We may have had to wait six years for the Young Bond series to be continued, but there is certainly no six year gap in the storyline. Cole's Shoot to Kill picks up the story very soon after the events of By Royal Command, with James Bond expelled from Eton. Bond obsessives will know that following his exclusion from Eton, Bond was sent to Fettes College, Edinburgh however, Steve Cole has decided to add another chapter to Bon'd life by making him a temporary student at Dartington Hall, a progressive school situated in the Devon countryside. However, due to an arrangement between his Aunt Charmian and Dartington's Headteacher, Gillian de Vries, James spends less than a fortnight at the school (which, of course, is long enough for him to make a few enemies and witness a nasty murder) before he finds himself heading across the Atlantic in a giant passenger airship. The journey is not uneventful, but it is in Los Angeles that the action really begins to kick in, as Bond finds himself up against the mob.
In Shoot to Kill Steve Cole has achieved what some might have thought to be a very difficult task.

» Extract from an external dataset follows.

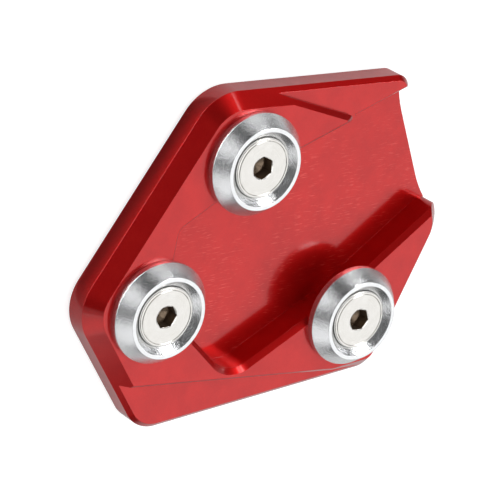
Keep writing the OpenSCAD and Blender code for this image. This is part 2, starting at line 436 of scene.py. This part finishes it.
def arc_corners(points: np.ndarray, radii: np.ndarray, steps: int) -> np.ndarray:
    """A polyline with each corner replaced by an arc.

    At corner B between A and C, with u and v the unit vectors to A and to C and h half
    the angle between them, the arc of radius r touches both sides at r / tan(h) from B,
    and its centre is at B + r / sin(h) * unit(u + v). The arc is the set of points
    centre + r * unit(T), where T turns evenly from one touching point to the other.

    Args:
        points: closed polyline, one corner a row, (n, 2).
        radii: each corner's radius, (n,).
        steps: straight steps to an arc.

    Returns:
        The rounded closed polyline, (n * (steps + 1), 2).
    """
    before = np.roll(points, 1, axis=0) - points
    after = np.roll(points, -1, axis=0) - points
    u = before / np.linalg.norm(before, axis=1, keepdims=True)
    v = after / np.linalg.norm(after, axis=1, keepdims=True)
    half = np.arccos(np.clip((u * v).sum(1), -1.0, 1.0)) / 2
    reach = (radii / np.tan(half))[:, None]
    middle = (u + v) / np.linalg.norm(u + v, axis=1, keepdims=True)
    centre = points + (radii / np.sin(half))[:, None] * middle
    start = points + reach * u - centre
    end = points + reach * v - centre
    from_angle = np.arctan2(start[:, 1], start[:, 0])
    sweep = np.arctan2(start[:, 0] * end[:, 1] - start[:, 1] * end[:, 0], (start * end).sum(1))
    share = np.linspace(0.0, 1.0, steps + 1)
    angle = from_angle[:, None] + sweep[:, None] * share[None, :]
    arcs = np.stack([np.cos(angle), np.sin(angle)], axis=-1) * radii[:, None, None]
    return (centre[:, None, :] + arcs).reshape(-1, 2)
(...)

He has taken the young character developed by Charlie Higson through five traumatic adventures, treated that character and thus Higson with respect and also managed to flesh him out further and move the Bond story forward. In some ways it is also an improvement on the Higson books (of which I am a huge fan, despite their occasional flaws), some of which at times suffered from unbelievable plotlines and were not always as fast-paced as I would have preferred. The action in Shoot to Kill is fairly relentless, although not at the expense of plot. Some of the violence is a little more grisly than you might find in other books for this age group, but not to the point where it is unnecessarily gratuitous. It certainly isn't a level of violence that will cause nightmares, and I know many readers of this age who will find it tame in comparison to the computer games they play (despite being many years below the PEGI age rating).

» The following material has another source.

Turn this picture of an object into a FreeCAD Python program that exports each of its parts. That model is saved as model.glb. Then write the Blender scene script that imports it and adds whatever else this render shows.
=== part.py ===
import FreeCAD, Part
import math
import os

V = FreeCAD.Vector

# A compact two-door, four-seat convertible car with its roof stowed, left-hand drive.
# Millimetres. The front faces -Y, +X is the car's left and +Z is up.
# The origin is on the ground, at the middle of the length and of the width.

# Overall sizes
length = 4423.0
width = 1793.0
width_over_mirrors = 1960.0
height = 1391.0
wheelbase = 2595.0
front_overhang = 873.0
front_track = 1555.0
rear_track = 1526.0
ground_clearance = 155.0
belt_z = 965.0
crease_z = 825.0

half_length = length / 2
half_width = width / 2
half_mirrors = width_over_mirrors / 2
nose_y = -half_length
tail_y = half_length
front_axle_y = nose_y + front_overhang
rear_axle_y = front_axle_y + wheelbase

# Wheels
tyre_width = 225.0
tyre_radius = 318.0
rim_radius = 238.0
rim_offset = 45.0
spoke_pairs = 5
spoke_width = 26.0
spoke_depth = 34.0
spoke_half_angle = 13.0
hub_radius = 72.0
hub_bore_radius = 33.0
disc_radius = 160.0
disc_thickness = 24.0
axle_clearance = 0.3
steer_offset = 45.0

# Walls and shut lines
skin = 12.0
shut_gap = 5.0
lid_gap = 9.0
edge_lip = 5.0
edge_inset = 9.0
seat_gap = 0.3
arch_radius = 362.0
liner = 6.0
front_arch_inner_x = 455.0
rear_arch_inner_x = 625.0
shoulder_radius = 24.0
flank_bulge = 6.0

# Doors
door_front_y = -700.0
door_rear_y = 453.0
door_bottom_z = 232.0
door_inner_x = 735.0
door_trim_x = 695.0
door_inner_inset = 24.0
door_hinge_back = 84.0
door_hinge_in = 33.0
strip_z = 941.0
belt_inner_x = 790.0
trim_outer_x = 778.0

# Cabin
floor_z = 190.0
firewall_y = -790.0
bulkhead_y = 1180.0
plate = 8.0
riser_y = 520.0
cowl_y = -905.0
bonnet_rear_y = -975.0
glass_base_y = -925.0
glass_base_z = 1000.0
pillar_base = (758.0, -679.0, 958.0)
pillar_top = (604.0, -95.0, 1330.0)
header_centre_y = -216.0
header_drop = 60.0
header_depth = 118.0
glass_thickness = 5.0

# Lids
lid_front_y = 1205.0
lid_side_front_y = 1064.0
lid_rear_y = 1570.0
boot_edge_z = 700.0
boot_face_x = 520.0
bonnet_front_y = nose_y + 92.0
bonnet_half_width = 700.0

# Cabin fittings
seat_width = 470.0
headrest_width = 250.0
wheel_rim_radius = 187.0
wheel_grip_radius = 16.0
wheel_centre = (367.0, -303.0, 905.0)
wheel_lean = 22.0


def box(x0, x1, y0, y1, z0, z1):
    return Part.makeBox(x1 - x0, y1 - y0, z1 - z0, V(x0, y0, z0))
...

I have seen a minority of reviewers criticise the story and action in Shoot to Kill by comparing the book and its main character to the CHERUB books by Robert Muchamore and Anthony Horowitz's Alex Rider series. In my opinion this is an unfair criticism as the character of Alex Rider and the various protagonists of the CHERUB series were not written as younger versions of an fully established and iconic adult character. Cole had to be true to the man that Bond will become, and this means that his young Bond has to show some of the character traits of the adult version, many of which have been developed in the previous Higson books. the young James Bond we see now prefers to be a solitary person, and he finds it difficult to put his full trust in others. At times he is almost a not particularly likeable character, but remember that he will turn into the James Bond of Flemings books (a ruthless killer who is also at times rather unlikeable), and not the smooth, one-liner-delivering character from the movie franchise.
Based on this book, I am confident in saying that the future of Young Bond is in good hands. Full marks to Steve Cole for adding another exciting and believable chapter to the life of the iconic spy. I should add that you do not need to have read the Higson Young Bond books in order to enjoy Shoot to Kill, but I would certainly recommend them to young readers who enjoy action/adventure stories.